Baylor hired law firm Pepper Hamilton to investigate its handling of a bevy of sexual assault accusations at the school. Baylor regents met with the NCAA in May after the school released the summary findings from that investigation — which led to the firing of Briles, resignation of athletic director Ian McCaw and removal of president Ken Starr, so the NCAA has been keeping its eye on the situation for some time. However, information from this latest lawsuit could bring the possibility of impermissible benefits into play.

The newest suit includes quite a few text messages allegedly sent from Briles trying to keep various legal issues from his players out of the public eye. Some texts also alluded to setting players up with a local attorney.

Big 12 commissioner Bob Bowlsby told ESPN that NCAA issues could come from the text messages:

Bowlsby told ESPN on Friday that the NCAA could be looking into some of the issues raised in the text messages as they pertain to extra benefits.

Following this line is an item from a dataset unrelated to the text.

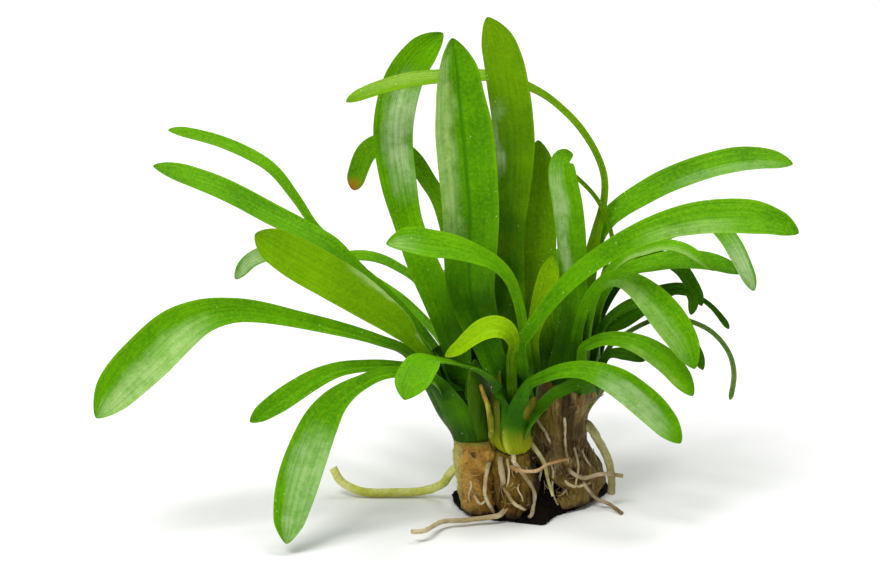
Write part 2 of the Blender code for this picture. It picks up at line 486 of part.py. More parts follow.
def right_leaves():
    """Leaves of the right crown: upright, then the arching ones from the highest down."""
    leaf("leaf_right_upright", "fresh green", [
        (6.4, 33.0, 1.6, 4.0), (7.7, 41.0, 1.6, 5.2), (7.4, 49.0, 1.6, 5.6), (7.1, 55.0, 1.5, 5.8),
        (6.4, 61.0, 1.4, 5.9), (5.4, 66.6, 1.4, 5.6), (5.4, 70.4, 2.0, 4.6), (7.6, 71.4, 2.8, 3.6)],
        roll=(0, 5), fold=0.25, slot=(4.4, 1.7), top=RIGHT_TOP, rows=7)
    leaf("leaf_right_olive", "olive green", [
        (1.0, 33.0, 4.6, 3.2), (-0.6, 43.0, 7.6, 5.0), (-0.6, 53.0, 9.6, 6.0), (0.2, 62.2, 10.6, 6.2),
        (0.9, 69.0, 11.0, 5.4), (0.6, 74.2, 11.0, 3.6)],
        roll=(0, 0), fold=0.2, slot=(2.4, 4.3), top=RIGHT_TOP, rows=6)
    leaf("leaf_right_sweeping", "yellow green", [
        (9.2, 38.2, 5.6, 2.6), (10.8, 50.4, 8.0, 3.0), (12.0, 56.0, 9.2, 2.4), (13.5, 62.0, 10.4, 1.8),
        (13.6, 67.0, 11.2, 1.7), (11.8, 72.0, 11.6, 1.7), (8.8, 76.6, 11.6, 1.8),
        (5.4, 80.2, 11.2, 1.8), (1.2, 83.4, 10.4, 2.0), (-4.8, 86.0, 8.6, 2.6), (-11.4, 86.9, 6.8, 3.2),
        (-18.8, 86.6, 5.2, 3.8), (-25.0, 85.9, 3.8, 4.2), (-31.4, 84.2, 2.6, 3.8),
        (-37.8, 81.8, 1.6, 2.6)], roll=(0, 42), slot=(6.4, 3.5), top=RIGHT_TOP, rows=12)
    leaf("leaf_right_dry_stalk", "olive green", [
        (10.4, 37.0, 13.2, 1.0), (12.8, 45.0, 11.8, 0.9), (14.6, 50.6, 9.6, 0.9), (15.3, 55.2, 8.0, 0.9),
        (12.6, 62.0, 8.0, 0.9), (8.2, 66.8, 7.6, 0.9), (4.6, 69.2, 7.2, 0.8)],
        roll=(0, 0), slot=(8.9, 10.4), top=RIGHT_TOP, slim=True, rows=6)
    leaf("leaf_right_high", "fresh green", [
        (10.8, 42.0, 9.6, 2.4), (12.2, 52.4, 11.0, 3.2), (14.2, 57.4, 11.6, 4.4),
        (17.4, 60.4, 12.0, 5.2), (21.4, 62.9, 12.4, 5.8), (25.8, 65.3, 12.8, 6.2),
        (30.4, 67.2, 13.0, 6.4), (35.4, 68.8, 13.2, 6.4), (40.6, 69.9, 13.4, 6.4),
        (45.6, 70.3, 13.4, 6.0), (51.4, 69.8, 13.2, 4.4)],
        roll=(-45, -38), slot=(7.3, 5.8), top=RIGHT_TOP, rows=8)
    leaf("leaf_right_hanging_tip", "grey green", [
        (12.4, 40.2, 11.0, 1.8), (18.0, 51.4, 10.4, 2.2), (24.0, 56.0, 8.4, 2.8),
        (30.4, 58.2, 6.4, 3.4), (35.0, 57.8, 4.4, 3.8), (38.2, 54.8, 2.8, 4.0), (40.6, 50.8, 1.6, 4.0),
        (43.8, 44.0, 0.8, 2.8)], roll=(-50, -24), slot=(7.8, 8.4), top=RIGHT_TOP, rows=6)
    leaf("leaf_right_level_back", "deep green", [
        (12.6, 38.0, 5.4, 1.8), (15.0, 45.0, 5.6, 2.4), (19.0, 48.0, 5.0, 3.4), (23.4, 49.2, 4.4, 4.6),
        (28.4, 49.9, 3.8, 5.2), (33.2, 49.7, 3.4, 5.2), (37.0, 49.0, 3.2, 4.6), (41.4, 47.4, 3.2, 2.8)],
        roll=(-55, -45), slot=(12.2, 4.6), top=RIGHT_TOP, rows=6)
    leaf("leaf_right_level_front", "fresh green", [
        (11.0, 37.0, 1.4, 1.8), (13.4, 45.4, 0.8, 2.2), (17.6, 50.2, 0.0, 2.6), (22.0, 52.0, -1.0, 3.0),
        (26.0, 52.9, -2.0, 3.2), (29.6, 52.2, -3.0, 3.4), (32.8, 50.2, -3.8, 3.2), (35.8, 48.0, -4.4, 2.2)],
        roll=(-55, -48), slot=(9.6, 2.4), top=RIGHT_TOP, rows=6)
    leaf("leaf_right_dark_tip", "deep green", [
        (13.0, 38.0, 13.6, 1.8), (18.0, 47.0, 13.2, 2.2), (24.0, 50.6, 11.0, 2.8), (28.6, 48.6, 8.4, 3.2),
        (31.4, 44.8, 7.4, 3.0), (33.4, 41.0, 6.6, 2.2)],
        roll=(-50, -25), slot=(10.6, 9.2), top=RIGHT_TOP, slim=True, rows=5)
    leaf("leaf_right_spoon_tip", "deep green", [
        (14.4, 35.0, 8.8, 1.0), (20.0, 41.0, 9.0, 1.0), (26.0, 43.4, 8.6, 1.0), (31.0, 43.2, 8.0, 1.0),
        (35.0, 41.0, 7.2, 1.1), (38.8, 36.4, 6.6, 1.6)],
        roll=(-40, -20), slot=(12.0, 7.8), top=RIGHT_TOP, slim=True, rows=5)
    leaf("leaf_right_dark_broad", "deep green", [
        (12.4, 34.6, 7.8, 2.2), (17.6, 38.4, 7.4, 4.2), (22.4, 41.8, 6.0, 4.4), (26.4, 43.9, 5.4, 3.0),
        (29.8, 44.3, 4.8, 2.2), (31.4, 42.4, 4.6, 2.2), (31.2, 39.2, 4.4, 2.2)],
        roll=(-50, -20), slot=(10.0, 6.8), top=RIGHT_TOP, slim=True, rows=5)
    leaf("leaf_right_drooping", "fresh green", [
        (8.8, 36.0, -2.6, 2.2), (11.0, 42.4, -3.6, 2.4), (14.0, 45.8, -4.6, 2.8),
        (17.0, 46.4, -6.2, 3.6), (20.0, 45.0, -7.8, 4.8), (23.2, 42.2, -9.4, 6.2),
        (26.4, 38.4, -11.0, 7.0), (29.4, 34.0, -12.6, 6.6), (32.0, 28.6, -14.2, 4.4)],
        roll=(-40, -14), slot=(7.4, -0.9), top=RIGHT_TOP, rows=8)
    leaf("leaf_right_behind_drooping", "grey green", [
        (13.0, 35.6, 3.2, 1.8), (18.6, 41.0, 1.6, 2.2), (24.0, 41.0, -0.4, 2.6), (28.4, 37.0, -2.4, 3.0),
        (31.4, 32.6, -3.8, 3.0), (33.6, 28.2, -4.8, 2.4)],
        roll=(-50, -20), slot=(11.5, 2.5), top=RIGHT_TOP, slim=True, rows=5)
    leaf("leaf_right_thin_stalk", "olive green", [
        (15.0, 32.6, 3.6, 1.0), (21.0, 37.0, 2.8, 1.0), (26.4, 38.8, 2.0, 1.0), (31.0, 37.9, 1.2, 1.0),
        (35.4, 35.7, 0.4, 1.0), (38.6, 31.8, -0.2, 1.0), (39.7, 27.4, -0.6, 1.1),
        (39.0, 22.2, -1.0, 1.1)], roll=(-40, -10), slot=(12.8, 6.4), top=RIGHT_TOP, slim=True, rows=8)
    leaf("leaf_right_low", "fresh green", [
        (9.6, 31.4, -5.0, 2.0), (11.2, 33.2, -5.6, 2.4), (14.0, 34.2, -6.0, 2.8), (17.4, 34.1, -6.8, 3.4),
        (21.0, 33.0, -8.0, 4.4), (24.4, 31.0, -9.4, 5.2), (27.4, 28.4, -10.6, 5.2), (31.6, 23.0, -12.4, 3.8)],
        roll=(-50, -26), slot=(10.2, -0.6), top=RIGHT_TOP, rows=6)
    leaf("leaf_right_low_dark", "deep green", [
        (14.2, 30.6, 0.0, 1.8), (18.0, 31.2, -1.2, 2.8), (22.0, 30.0, -2.4, 2.6)],
        roll=(-50, -30), slot=(12.1, 0.8), top=RIGHT_TOP, slim=True, rows=5)


def back_leaves():
    """Leaves on the far side, spread round as on the near side."""
    leaf("leaf_back_far_left", "fresh green", [
        (-19.0, 34.0, 14.0, 2.0), (-26.0, 41.0, 20.0, 3.4), (-33.0, 45.0, 28.0, 5.4),
        (-38.0, 47.0, 36.0, 6.0), (-42.0, 46.0, 43.0, 4.4)],
        roll=(0, -10), slot=(-15.6, 6.8), top=LEFT_TOP, face=SKY, rows=6)
    leaf("leaf_back_left", "deep green", [
        (-12.2, 34.0, 11.0, 2.2), (-14.0, 44.0, 21.0, 4.0), (-15.4, 47.6, 33.0, 6.0),
        (-16.0, 43.6, 47.0, 4.6)], roll=(0, 0), slot=(-12.4, 7.0), top=LEFT_TOP, face=SKY, rows=6)
    leaf("leaf_back_tall", "fresh green", [
        (-8.8, 36.0, 9.6, 2.4), (-10.8, 48.0, 15.0, 3.6), (-12.6, 62.0, 21.0, 5.8),
        (-13.6, 74.0, 25.0, 6.6), (-14.2, 82.0, 28.0, 4.8)],
        roll=(0, -12), slot=(-9.9, 5.8), top=LEFT_TOP, rows=6)
    leaf("leaf_back_tall_right", "deep green", [
        (0.8, 38.0, 13.6, 2.4), (-0.8, 50.0, 18.4, 3.4), (-2.8, 64.0, 24.0, 5.4),
        (-4.2, 74.0, 29.0, 6.2), (-5.4, 80.0, 33.0, 4.6)],
        roll=(0, 10), slot=(4.2, 8.1), top=RIGHT_TOP, rows=6)
    leaf("leaf_back_middle", "fresh green", [
        (3.6, 36.0, 10.6, 2.6), (3.4, 46.0, 18.0, 4.4), (2.2, 51.6, 30.0, 6.2),
        (0.0, 50.0, 45.0, 4.4)], roll=(0, 0), slot=(1.4, 6.6), top=RIGHT_TOP, face=SKY, rows=6)
    leaf("leaf_back_right", "fresh green", [
        (6.4, 37.0, 15.0, 2.2), (7.6, 47.0, 24.0, 3.8), (8.6, 50.6, 34.0, 5.8), (8.8, 47.0, 48.0, 4.6)],
        roll=(0, 0), slot=(5.8, 10.4), top=RIGHT_TOP, face=SKY, rows=6)
    leaf("leaf_back_far_right", "fresh green", [
        (13.6, 43.0, 18.0, 2.2), (20.4, 51.6, 24.0, 3.6), (28.4, 56.0, 31.0, 5.6),
        (36.0, 57.6, 40.0, 4.4)], roll=(0, 10), slot=(7.2, 12.0), top=RIGHT_TOP, face=SKY, rows=6)
    leaf("leaf_back_low_right", "deep green", [
        (14.0, 35.0, 16.0, 2.0), (20.0, 39.4, 22.0, 3.2), (25.0, 39.8, 30.0, 5.2),
        (29.0, 36.4, 38.0, 4.2)], roll=(0, 10), slot=(10.9, 11.6), top=RIGHT_TOP, face=SKY, rows=6)


left_leaves()
middle_leaves()
right_leaves()
back_leaves()
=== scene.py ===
"""Looks of the rooted tuft of dwarf sagittaria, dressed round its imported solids.

Points are in millimetres as they are seen from the front: across, up and how far behind. Stems and
crowns are given by level rings (x, y, z, half width, half depth), in millimetres too. The tuft stands
on z = 0, and every finished piece has its place in its mesh, in metres.
"""

import math
import random

import bmesh
import bpy
import numpy as np
from mathutils import Matrix, Vector, noise
from mathutils.bvhtree import BVHTree


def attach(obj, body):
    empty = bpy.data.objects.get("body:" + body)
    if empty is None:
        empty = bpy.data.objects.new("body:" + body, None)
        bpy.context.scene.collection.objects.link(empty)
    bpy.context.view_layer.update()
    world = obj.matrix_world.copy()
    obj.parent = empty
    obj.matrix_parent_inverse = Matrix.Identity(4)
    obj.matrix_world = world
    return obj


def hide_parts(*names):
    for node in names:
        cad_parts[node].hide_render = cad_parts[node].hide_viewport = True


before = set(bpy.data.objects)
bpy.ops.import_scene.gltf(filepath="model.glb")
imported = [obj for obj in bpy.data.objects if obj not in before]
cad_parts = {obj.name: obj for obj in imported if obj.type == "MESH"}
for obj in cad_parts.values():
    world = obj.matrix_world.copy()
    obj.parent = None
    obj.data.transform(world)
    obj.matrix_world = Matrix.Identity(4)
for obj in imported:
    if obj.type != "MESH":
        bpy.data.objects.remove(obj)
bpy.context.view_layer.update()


# Left rootstock
# A short swollen stem, the oldest part of the left crown: tan and orange, blotched with brown where
# old leaves came away, and wet. It grew in one piece with the crown above it.
MM = 0.001

LEFT_STOCK = [(-11.0, -1.2, 1.0, 3.6, 4.0), (-11.3, -1.0, 3.0, 3.8, 4.7), (-11.7, -0.8, 7.0, 3.9, 4.9),
              (-12.0, -0.5, 11.0, 4.2, 4.8), (-12.0, -0.2, 15.7, 3.9, 4.3)]
LEFT_PIT = Vector((-12.4, -5.0, 13.4))
PIT_WIDTH = 0.55
PIT_DEPTH = 0.7


def smooth_rows(rows, samples=12):
    """Rows of numbers along a smooth curve through the given rows."""
    rows = [np.array(row, dtype=float) for row in rows]
    knots = [2 * rows[0] - rows[1], *rows, 2 * rows[-1] - rows[-2]]
    curve = []
    for before, start, end, after in zip(knots, knots[1:], knots[2:], knots[3:]):
        bend = 2 * before - 5 * start + 4 * end - after
        twist = 3 * start - before - 3 * end + after
        for step in range(samples):
            t = step / samples
            curve.append(start + 0.5 * (t * (end - before) + t * t * bend + t ** 3 * twist))
    return np.array([*curve, rows[-1]])


def rows_at(curve, places, known=None):
    """The curve's rows at these places along it, counted in rows or by the known places of its rows."""
    known = range(len(curve)) if known is None else known
    return np.array([np.interp(places, known, column) for column in np.array(curve).T]).T


def skin(rings):
    """A closed mesh over rings of points, in mm, with a fan over each end."""
    shape = bmesh.new()
    loops = [[shape.verts.new(Vector(point) * MM) for point in ring] for ring in rings]
    count = len(rings[0])
    for lower, upper in zip(loops, loops[1:]):
        for i in range(count):
            j = (i + 1) % count
            shape.faces.new((lower[i], lower[j], upper[j], upper[i]))
    for loop, turn in ((loops[0], -1), (loops[-1], 1)):
        middle = shape.verts.new(sum((vertex.co for vertex in loop), Vector()) / count)
        for i in range(count):
            shape.faces.new((*(loop[i], loop[(i + 1) % count])[::turn], middle))
    bmesh.ops.recalc_face_normals(shape, faces=shape.faces)
    return shape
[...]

“I doubt very much that most students have anybody available to steer them to legal counsel,” he said. Bowlsby noted that he would need to know the specific circumstances; referring a student-athlete to a lawyer might not qualify as an extra benefit, but transporting him to an attorney’s office and negotiating a payment might.

“It’s the kind of thing that will raise the antenna of NCAA investigators, that those are exactly the kind of things that are athletic-related that the NCAA’s investigation will certainly look into.”

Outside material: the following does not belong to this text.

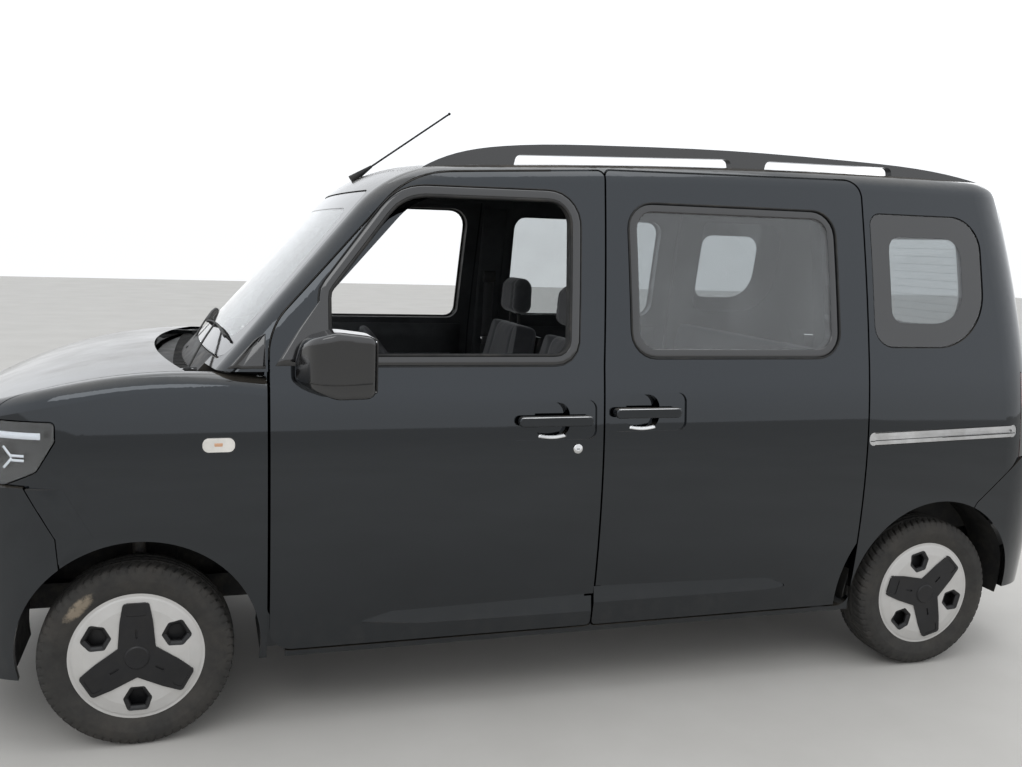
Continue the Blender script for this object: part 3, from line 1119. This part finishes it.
def overhead_details():
    """Inner mirror, sun visors, grab handles and the pad of the steering wheel."""
    roof = tree_of("roof_panel")

    def under_roof(x, y):
        return roof.ray_cast(place(x, y, 1.3), Vector((0, 0, 1)))[0]

    pieces = [
        ("inner_mirror", 0.8, 0.0, (-0.04, -0.125, -0.125), (-0.012, 0.125, -0.058), 0.012, BLACK_PLASTIC, 4),
        ("inner_mirror_face", 0.8, 0.0, (-0.0135, -0.116, -0.118), (-0.0105, 0.116, -0.065), 0.001,
         MIRROR_GLASS, 3),
        ("inner_mirror_stalk", 0.8, 0.0, (-0.032, -0.01, -0.07), (-0.014, 0.01, 0.003), 0.004,
         BLACK_PLASTIC, 3),
    ]
    for side, sign in SIDES:
        visor, handle = sign * 0.36, sign * 0.5
        pieces += [
            (f"sun_visor_{side}", 0.86, visor, (-0.085, -0.19, -0.028), (0.055, 0.19, -0.012), 0.007,
             HEADLINER, 3),
            (f"sun_visor_hinge_{side}", 0.86, visor, (-0.07, -0.196, -0.02), (-0.05, 0.196, 0.004), 0.004,
             BLACK_PLASTIC, 3),
            (f"grab_handle_{side}", 1.7, handle, (-0.12, -0.01, -0.04), (0.12, 0.01, 0.002), 0.01,
             BLACK_PLASTIC, 3),
        ]
    for name, x, y, first, second, radius, material, segments in pieces:
        soft_box(name, first, second, radius, material, segments=segments, origin=under_roof(x, y))
    lean = Matrix.Rotation(math.radians(-33), 3, "Y")
    soft_box("wheel_pad", (0, 0, 0), (0.03, 0.15, 0.12), 0.014, DASH_PLASTIC, "steering_wheel", 4,
             turn=lean, origin=place(0.811, -0.37, 1.07) + lean @ Vector((0.01, -0.075, -0.06)))


def cabin_finish():
    """Trim, headliner and carpet tones on the cabin faces of the carried-over solids."""
    for name in ("body_sides", "sliding_doors", "front_door_left", "front_door_right"):
        repaint(name, TRIM_GREY, lambda centre, normal: normal.y * centre.y < 0 and abs(normal.y) > 0.35
                and abs(centre.y) < wall_y(min(max(centre.z, 0.25), 1.9)) - 0.035)
    repaint("roof_panel", HEADLINER, lambda centre, normal: normal.z < -0.4)
    repaint("tailgate", TRIM_GREY, lambda centre, normal: normal.x < -0.4)
    repaint("underbody", CARPET, lambda centre, normal: normal.z > 0.6 and centre.x > -1.0)
    repaint("bulkhead", TRIM_GREY, lambda centre, normal: normal.x > 0.4)


# Build-up
for which, way in SIDES:
    for dress in (window_trim, pillar_plates, mirror_details, door_locks, headlamp_details, repeater_details,
                  door_trim, door_seal, fender_fairing):
        dress(which, way)
arch_panels()
corner_fillers()
rear_wiper()
window_reveals()
screen_borders()
for axle in ("front", "rear"):
    for which, way in SIDES:
        cover_finish(axle, which, way)
        tyre_mesh(f"tyre_{axle}_{which}", f"wheel_{axle}_{which}")
wipers()
body_details()
seats()
dashboard_details()
overhead_details()
cabin_finish()

# Stage
FLOOR_SIZE = 60
bpy.ops.mesh.primitive_plane_add(size=FLOOR_SIZE, location=(0, 0, 0))
floor = bpy.context.object
floor.name = "studio_floor"
concrete = Look("studio_floor")
tone = concrete.ramp(concrete.noise(1.4, 8.0, 0.6), (0.3, (0.44, 0.425, 0.4)), (0.7, (0.49, 0.475, 0.45)))
concrete.put(Base_Color=tone, Roughness=0.8)
floor.data.materials.append(concrete.material)

world = bpy.data.worlds.new("studio")
scene.world = world
world.use_nodes = True
sky = Tree(world.node_tree)
light = sky.ramp(sky.part("Z", "TexCoord", "Generated"), (0.0, (0.8, 0.81, 0.82)), (0.12, (0.9, 0.92, 0.95)),
                 (1.0, (0.94, 0.97, 1.0)))
sky.fill(world.node_tree.nodes["Background"], {"Color": light, "Strength": 1.25})


def area_light(name, location, size, energy):
    """A soft rectangular light aimed at the car."""
    data = bpy.data.lights.new(name, "AREA")
    data.shape = "RECTANGLE"
    data.size, data.size_y = size
    data.energy = energy
    made = bpy.data.objects.new(name, data)
    scene.collection.objects.link(made)
    made.location = location
    aim = Vector((0, 0, 0.8)) - Vector(location)
    made.rotation_euler = aim.to_track_quat("-Z", "Y").to_euler()


area_light("key", (-3.5, -6.0, 6.5), (6.0, 3.0), 110)
area_light("top", (1.0, 0.5, 7.0), (8.0, 4.0), 110)
area_light("rear_fill", (6.5, 4.0, 4.0), (4.0, 3.0), 60)

# Camera, as solved from the photo
LENS = 35.727
YAW, PITCH, ROLL = 0.296912, 0.13893, 0.0338478
STANDPOINT = (-1.18997, -3.85274, 1.54529)
camera_data = bpy.data.cameras.new("camera")
camera = bpy.data.objects.new("camera", camera_data)
scene.collection.objects.link(camera)
scene.camera = camera
camera_data.sensor_width = 36
camera_data.lens = LENS
camera_data.clip_start, camera_data.clip_end = 0.05, 200
forward = Vector((math.sin(YAW) * math.cos(PITCH), math.cos(YAW) * math.cos(PITCH), -math.sin(PITCH)))
level = Vector((math.cos(YAW), -math.sin(YAW), 0))
upward = level.cross(forward)
right = level * math.cos(ROLL) + upward * math.sin(ROLL)
above = upward * math.cos(ROLL) - level * math.sin(ROLL)
turn = Matrix((right, above, -forward)).transposed().to_4x4()
camera.matrix_world = Matrix.Translation(STANDPOINT) @ turn

scene.view_settings.view_transform = "Standard"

Asked whether helping a student circumvent the school’s student conduct code also could be considered, Bowlsby added: “Yeah, I think that would likely constitute an extra benefit, as well. … Anything that a student-athlete received that other students wouldn’t be privy to, there could certainly be a case made to consider it an extra benefit.”

Though the Big 12 is watching the situation closely (Bowlsby said there is a “shared frustration” among league members), Bowlsby said the conference won’t assess penalties of its own and will wait to see how the NCAA handles the ordeal — if it does at all.

The NCAA, many would argue, overstepped its usual bounds for punishment when it imposed heavy sanctions on Penn State in the aftermath of the Jerry Sandusky scandal. Many of those sanctions were rolled back, so focusing on things like impermissible benefits and improprieties in recruiting could end up being the NCAA’s focus.